Records to use:
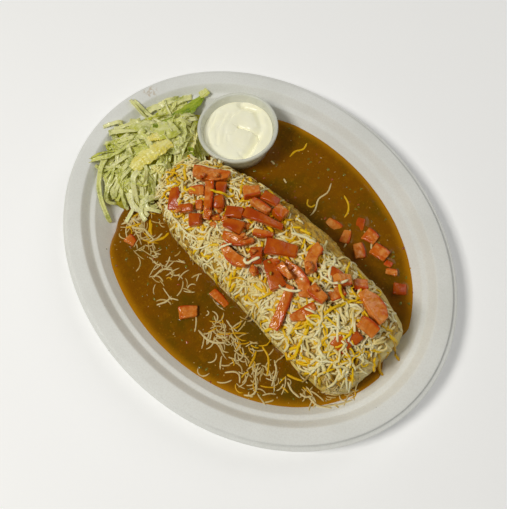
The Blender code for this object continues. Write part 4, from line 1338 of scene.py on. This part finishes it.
# Ribbons that show on the outside of the heap: (width, tone, lift, twist, path) in millimetres
OUTER_RIBBONS = (
    (3.6, 0.45, 2, (0.2, 0.6), ((-126, -24), (-124, -45), (-115, -55), (-107, -62), (-96, -66), (-86, -69))),
    (3.2, 0.30, 2, (0.4, -0.3), ((-109, -38), (-107, -52), (-104, -59), (-99, -62), (-95, -56))),
    (2.8, 0.30, 2, (0.1, 0.6), ((-112, -32), (-111, -46), (-107, -56), (-100, -60))),
    (3.4, 0.60, 3, (0.5, 0.1), ((-110, -12), (-118, -33), (-127, -44), (-131, -52))),
    (2.6, 0.80, 2, (0.3, 0.2), ((-114, -16), (-118, -28), (-129, -39), (-131, -49))),
    (4.2, 0.35, 3, (-0.3, 0.5), ((-110, -6), (-122, -18), (-130, -28), (-136, -34))),
    (4.4, 0.20, 3, (0.3, 0.3), ((-114, -2), (-126, -10), (-136, -18), (-140, -26))),
    (4.0, 0.15, 3, (0.3, 0.3), ((-118, 4), (-130, 0), (-139, -8))),
    (3.0, 0.05, 1, (0.0, 0.2), ((-141, -12), (-144, -20), (-147, -26))),
    (3.2, 0.10, 2, (0.9, 0.2), ((-126, 7), (-136, 4), (-144, 4), (-152, 4))),
    (2.4, 0.05, 2, (0.2, 0.2), ((-130, 9), (-141, 7), (-150, 6))),
    (5.2, 0.10, 2, (0.4, 0.0), ((-138, 6), (-137, 14), (-134, 22))),
    (5.0, 0.05, 2, (0.1, 0.4), ((-136, 18), (-134, 26), (-131, 35))),
    (4.4, 0.15, 2, (0.3, 0.2), ((-130, 28), (-128, 36), (-125, 44))),
    (4.0, 0.25, 3, (0.4, 0.1), ((-108, -20), (-113, -34), (-118, -46))),
    (4.4, 0.15, 3, (0.2, 0.5), ((-104, -22), (-107, -36), (-108, -50))),
    (4.0, 0.20, 3, (0.5, -0.2), ((-101, -26), (-101, -40), (-99, -54))),
    (4.2, 0.10, 3, (-0.2, 0.3), ((-96, -24), (-93, -36), (-86, -42), (-80, -46))),
    (4.4, 0.05, 3, (0.0, 0.5), ((-93, -20), (-86, -33), (-80, -42))),
    (3.8, 0.05, 3, (0.4, 0.1), ((-90, -16), (-82, -27), (-75, -31))),
    (3.4, 0.15, 3, (0.3, 0.7), ((-89, -8), (-82, -20), (-75, -27))),
    (4.8, 0.00, 3, (0.2, 0.5), ((-82, -46), (-79, -41), (-77, -34), (-76, -27))),
    (2.6, 0.05, 2, (0.0, 0.3), ((-88, -38), (-80, -50), (-76, -60))),
    (3.4, 0.10, 2, (0.1, 0.3), ((-84, -44), (-80, -44), (-74, -40), (-70, -36))),
    (3.0, 0.35, 2, (0.2, 0.6), ((-88, 16), (-78, 13), (-68, 9))),
    (2.4, 0.10, 2, (0.2, 0.6), ((-84, 20), (-74, 16), (-66, 14))),
    (3.6, 0.25, 3, (0.2, 0.6), ((-96, 22), (-88, 10), (-82, -4))),
    (3.8, 0.0, 2, (0.1, 0.4), ((-93, -40), (-84, -48), (-76, -47), (-69, -44))),
    (3.6, 0.0, 2, (0.3, 0.1), ((-90, -44), (-80, -50), (-73, -42), (-71, -34))),
    (3.2, 0.05, 2, (0.2, 0.5), ((-84, -34), (-74, -48), (-67, -48))),
    (3.0, 0.1, 2, (0.2, 0.4), ((-86, -30), (-74, -42), (-65, -35))),
    (2.0, 0.5, 2, (0.2, 0.5), ((-92, -6), (-82, -14), (-74, -26), (-68, -34))),
    (1.8, 0.3, 2, (0.2, 0.5), ((-90, 2), (-80, -8), (-72, -20))),
    (1.6, 0.7, 2, (0.2, 0.5), ((-88, 8), (-80, -2), (-74, -12))),
    (2.2, 0.4, 2, (0.2, 0.3), ((-94, 6), (-84, 2), (-77, -6))),
    (1.8, 0.6, 2, (0.2, 0.3), ((-88, -14), (-80, -22), (-76, -34))),
    (3.6, 1.0, 2, (0.2, 0.3), ((-84, 12), (-78, 4), (-72, -2))),
)

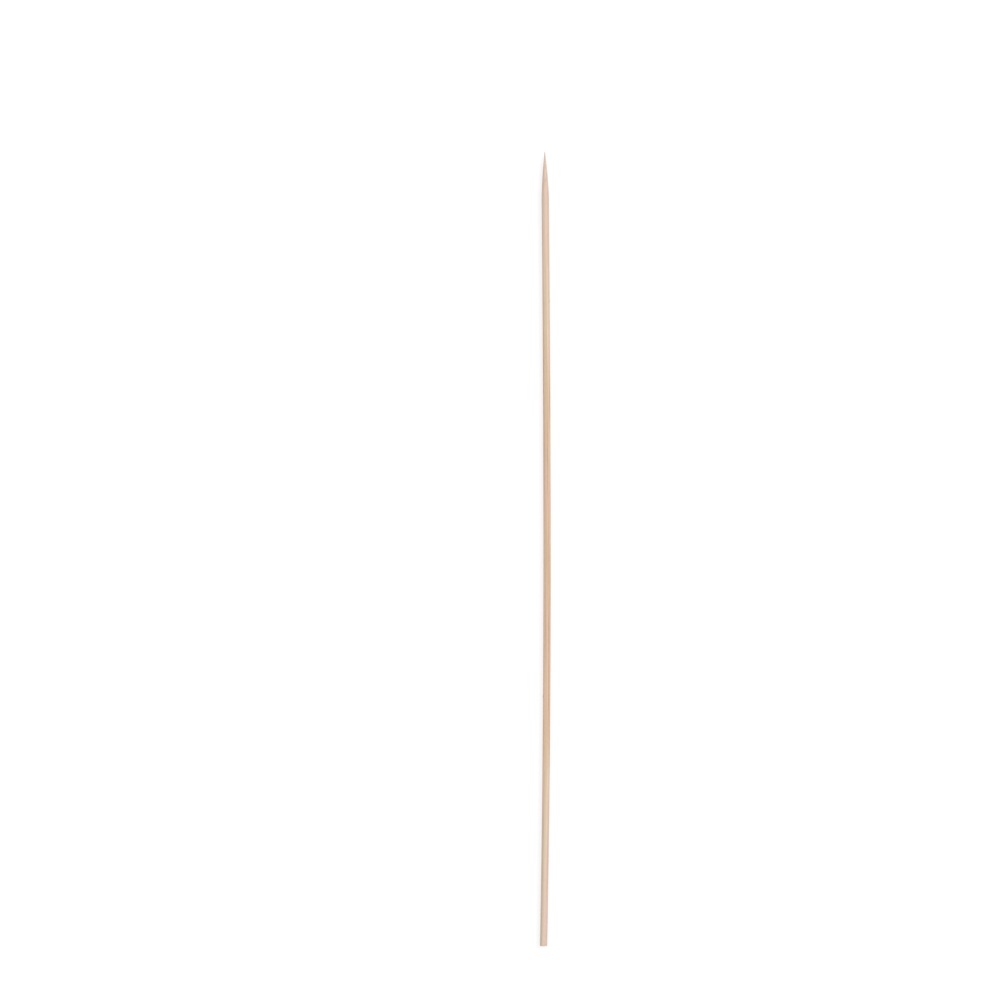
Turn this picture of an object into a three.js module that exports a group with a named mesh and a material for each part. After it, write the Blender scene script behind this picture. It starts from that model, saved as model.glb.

Given request:
Quote all the records. Keep every word exact.

Exercise output:
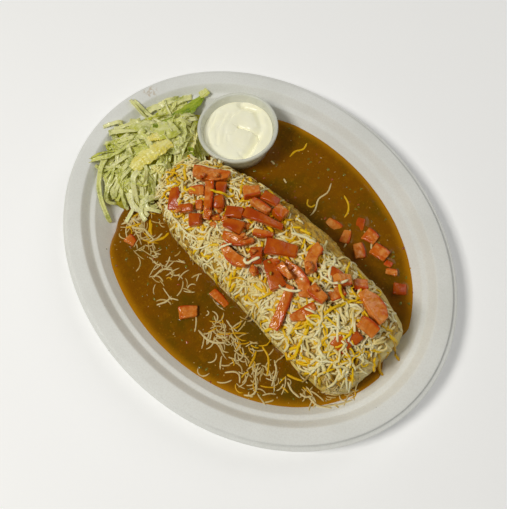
The Blender code for this object continues. Write part 4, from line 1338 of scene.py on. This part finishes it.
# Ribbons that show on the outside of the heap: (width, tone, lift, twist, path) in millimetres
OUTER_RIBBONS = (
    (3.6, 0.45, 2, (0.2, 0.6), ((-126, -24), (-124, -45), (-115, -55), (-107, -62), (-96, -66), (-86, -69))),
    (3.2, 0.30, 2, (0.4, -0.3), ((-109, -38), (-107, -52), (-104, -59), (-99, -62), (-95, -56))),
    (2.8, 0.30, 2, (0.1, 0.6), ((-112, -32), (-111, -46), (-107, -56), (-100, -60))),
    (3.4, 0.60, 3, (0.5, 0.1), ((-110, -12), (-118, -33), (-127, -44), (-131, -52))),
    (2.6, 0.80, 2, (0.3, 0.2), ((-114, -16), (-118, -28), (-129, -39), (-131, -49))),
    (4.2, 0.35, 3, (-0.3, 0.5), ((-110, -6), (-122, -18), (-130, -28), (-136, -34))),
    (4.4, 0.20, 3, (0.3, 0.3), ((-114, -2), (-126, -10), (-136, -18), (-140, -26))),
    (4.0, 0.15, 3, (0.3, 0.3), ((-118, 4), (-130, 0), (-139, -8))),
    (3.0, 0.05, 1, (0.0, 0.2), ((-141, -12), (-144, -20), (-147, -26))),
    (3.2, 0.10, 2, (0.9, 0.2), ((-126, 7), (-136, 4), (-144, 4), (-152, 4))),
    (2.4, 0.05, 2, (0.2, 0.2), ((-130, 9), (-141, 7), (-150, 6))),
    (5.2, 0.10, 2, (0.4, 0.0), ((-138, 6), (-137, 14), (-134, 22))),
    (5.0, 0.05, 2, (0.1, 0.4), ((-136, 18), (-134, 26), (-131, 35))),
    (4.4, 0.15, 2, (0.3, 0.2), ((-130, 28), (-128, 36), (-125, 44))),
    (4.0, 0.25, 3, (0.4, 0.1), ((-108, -20), (-113, -34), (-118, -46))),
    (4.4, 0.15, 3, (0.2, 0.5), ((-104, -22), (-107, -36), (-108, -50))),
    (4.0, 0.20, 3, (0.5, -0.2), ((-101, -26), (-101, -40), (-99, -54))),
    (4.2, 0.10, 3, (-0.2, 0.3), ((-96, -24), (-93, -36), (-86, -42), (-80, -46))),
    (4.4, 0.05, 3, (0.0, 0.5), ((-93, -20), (-86, -33), (-80, -42))),
    (3.8, 0.05, 3, (0.4, 0.1), ((-90, -16), (-82, -27), (-75, -31))),
    (3.4, 0.15, 3, (0.3, 0.7), ((-89, -8), (-82, -20), (-75, -27))),
    (4.8, 0.00, 3, (0.2, 0.5), ((-82, -46), (-79, -41), (-77, -34), (-76, -27))),
    (2.6, 0.05, 2, (0.0, 0.3), ((-88, -38), (-80, -50), (-76, -60))),
    (3.4, 0.10, 2, (0.1, 0.3), ((-84, -44), (-80, -44), (-74, -40), (-70, -36))),
    (3.0, 0.35, 2, (0.2, 0.6), ((-88, 16), (-78, 13), (-68, 9))),
    (2.4, 0.10, 2, (0.2, 0.6), ((-84, 20), (-74, 16), (-66, 14))),
    (3.6, 0.25, 3, (0.2, 0.6), ((-96, 22), (-88, 10), (-82, -4))),
    (3.8, 0.0, 2, (0.1, 0.4), ((-93, -40), (-84, -48), (-76, -47), (-69, -44))),
    (3.6, 0.0, 2, (0.3, 0.1), ((-90, -44), (-80, -50), (-73, -42), (-71, -34))),
    (3.2, 0.05, 2, (0.2, 0.5), ((-84, -34), (-74, -48), (-67, -48))),
    (3.0, 0.1, 2, (0.2, 0.4), ((-86, -30), (-74, -42), (-65, -35))),
    (2.0, 0.5, 2, (0.2, 0.5), ((-92, -6), (-82, -14), (-74, -26), (-68, -34))),
    (1.8, 0.3, 2, (0.2, 0.5), ((-90, 2), (-80, -8), (-72, -20))),
    (1.6, 0.7, 2, (0.2, 0.5), ((-88, 8), (-80, -2), (-74, -12))),
    (2.2, 0.4, 2, (0.2, 0.3), ((-94, 6), (-84, 2), (-77, -6))),
    (1.8, 0.6, 2, (0.2, 0.3), ((-88, -14), (-80, -22), (-76, -34))),
    (3.6, 1.0, 2, (0.2, 0.3), ((-84, 12), (-78, 4), (-72, -2))),
)

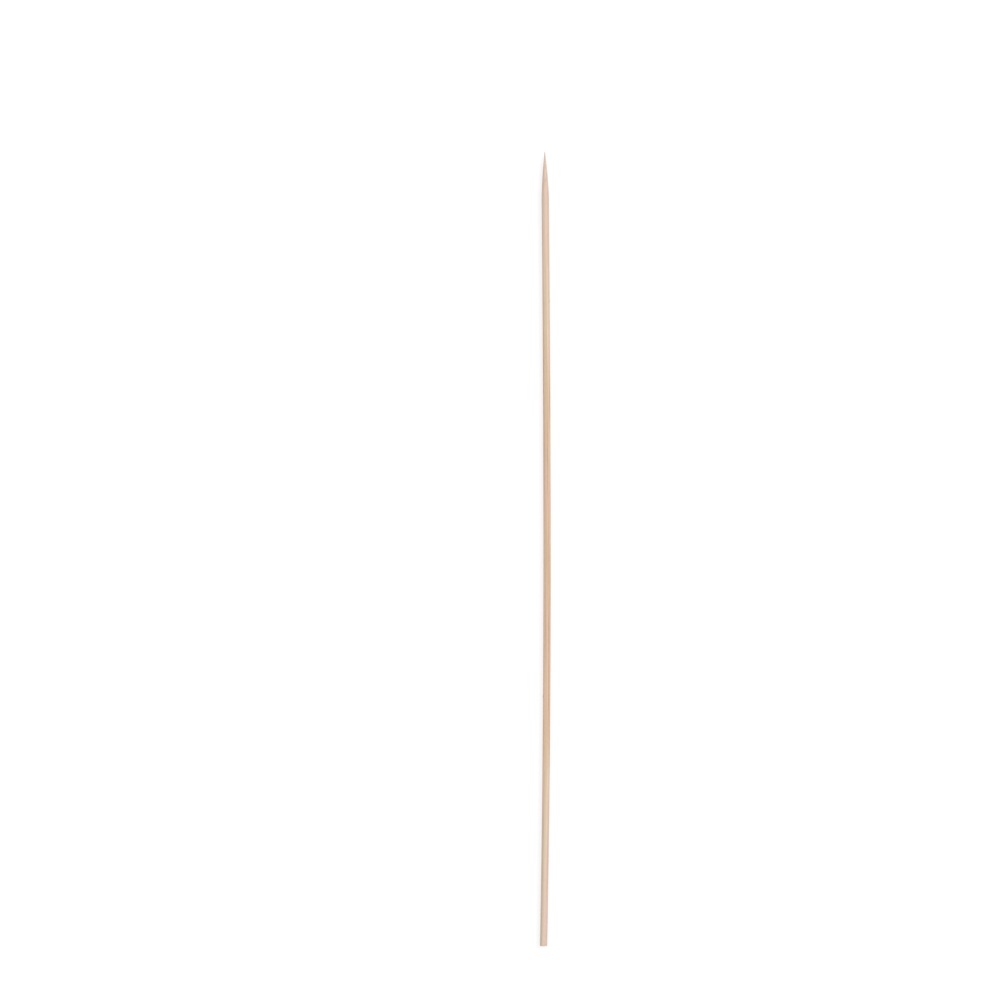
Turn this picture of an object into a three.js module that exports a group with a named mesh and a material for each part. After it, write the Blender scene script behind this picture. It starts from that model, saved as model.glb.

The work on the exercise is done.